At last week’s Chamber Music America conference, keynote speaker Oliver Sacks brought up an astonishing fact: Musicians, he noted, have recognizably different brain functions than non-musicians. This is something that has interested me for a while, and it’s noted in every book on music and the brain that I’ve read recently. However, Sacks also said that there is nothing comparable with painters and writers; they have the same neurological organization as those who do not share their abilities. The implications of this are fascinating.

Much sweat and ink has been spilled over the perceived lack of interest in classical/new/art/experimental music for decades now. But what if it is this profound effect that music has on the plasticity of our brains that is primarily responsible for this? It has the potential to explain why, as many have noted, works by abstract visual artists still have the potential to captivate a wide audience, yet comparable aural offerings are enjoyed by only a handful. It indicates that our visual appreciation of the arts is more innate, more primal, while our appreciation of music is irretrievably affected by our own abilities.

Of course, this has only come to be socially relevant over time. In smaller, pre-industrial societies, the low level of specialization meant that everyone participated in the culture’s music, and thus the differentiation between the brains of musicians and non-musicians was rendered moot by the fact that there were no non-musicians. Even in the much more specialized Classical and Romantic eras in Europe, whose composers commanded a vast repertory of arcane knowledge, both the patrons and the audiences were overwhelmingly indoctrinated into musical thinking. Only in a society like that would it have been so profitable for Liszt to make piano transcriptions of other composers’ works, since it was more likely that intended listeners would be able play through a piece themselves than hear another group perform it in concert.

But now, composers absorb more techniques and sounds than at any other time in history—the continuing specialization has led to a knowledge base that’s fully comprehendible to only those who are closest to it. Yet, on the other side is the startling fact that it is now possible and even common for a member of society to be non-congenitally unmusical. If there is an actual neurological difference in the perception of music between its most dedicated practitioners and those who are only listeners, then it would be akin to a difference in color perception between painters and museumgoers. This gap between musician and non-musician has widened through normal social development, without it being the fault of any particular group. But what is there to be done about it?

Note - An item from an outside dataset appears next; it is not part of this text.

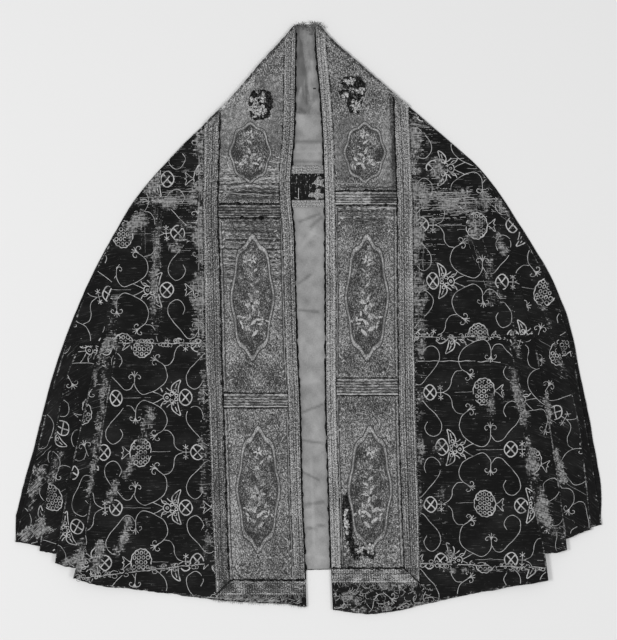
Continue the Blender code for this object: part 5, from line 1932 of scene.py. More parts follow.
# %% Cords, stem, leaves and rosettes of a frame
def sew_device(sewing, name):
    """Cords, stem, leaves and rosettes of one frame."""
    depth, half_width, half_height = DEVICES[name]
    middle = device_middle(sewing.side, depth)
    z = DEVICE_Z + 0.0010
    for size, thick, tone in ((1.0, 1.0, 0.05), (0.962, 0.5, 0.58), (0.918, 0.5, 0.54), (0.885, 0.9, 0.06)):
        ring = np.stack(device_outline(half_width, half_height, size), -1) + (middle, depth)
        sewing.cord(np.vstack([ring, ring[:1]]), z - (0.0004 if size == 1.0 else 0.0), thick, tone, 0.0045)
    low, high = depth + 0.70 * half_height, depth - 0.62 * half_height
    sway, leaf = 0.10 * half_width, 0.24 * half_width
    bends = (middle + sway, (2 * low + high) / 3), (middle - sway, (low + 2 * high) / 3)
    sewing.spray([(middle, low), *bends, (middle, high)], z + 0.0002, leaf, 0.60, 1.0, leaf * 1.05, 0.35)
    for way in (-1, 1):
        for share, size in ((0.40, 1.0), (-0.16, 0.9), (-0.42, 0.6)):
            start, reach = depth + share * half_height, way * half_width * 0.60 * size
            path = [(middle + along * reach, start + down * half_height)
                    for along, down in ((0, 0), (0.6, -0.10), (1, -0.02), (0.7, 0.06))]
            sewing.spray(path, z + 0.0001, leaf * 0.72, 0.66 if share > 0 else 0.42, 0.7, leaf * 0.9, 0.3)
    sewing.rosette(middle, depth + 0.10 * half_height, 0.40 * half_width, z + 0.0005)
    sewing.rosette(middle, high, 0.26 * half_width, z + 0.0004, 6, 0.74)
    for way in (-1, 0, 1):
        sewing.leaf(middle, low, 90 - 50 * way, leaf * 0.9, leaf * 0.36, 0.36, z)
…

For those of us who write music that is particularly incomprehensible to the public, deliberately limiting our vocabulary might yield more economically viable results. But it can also feel artistically hollow, since we’re not using our full expressive capacity out of fear of alienation. More education or exposure is needed to give the audience access to the intellectual meaning—not to be confused with “functional understanding”—of the full range our current musical language, so that they may glean an emotional meaning. However, political and practical considerations will prevent this from becoming reality for the foreseeable future.

This essentially leaves me stumped. So, rather than shedding tears over the comparatively small number of people who understand what I do, what many of us do, I find it much more fulfilling and constructive to focus on and take pleasure in the community that shares my neurological organization.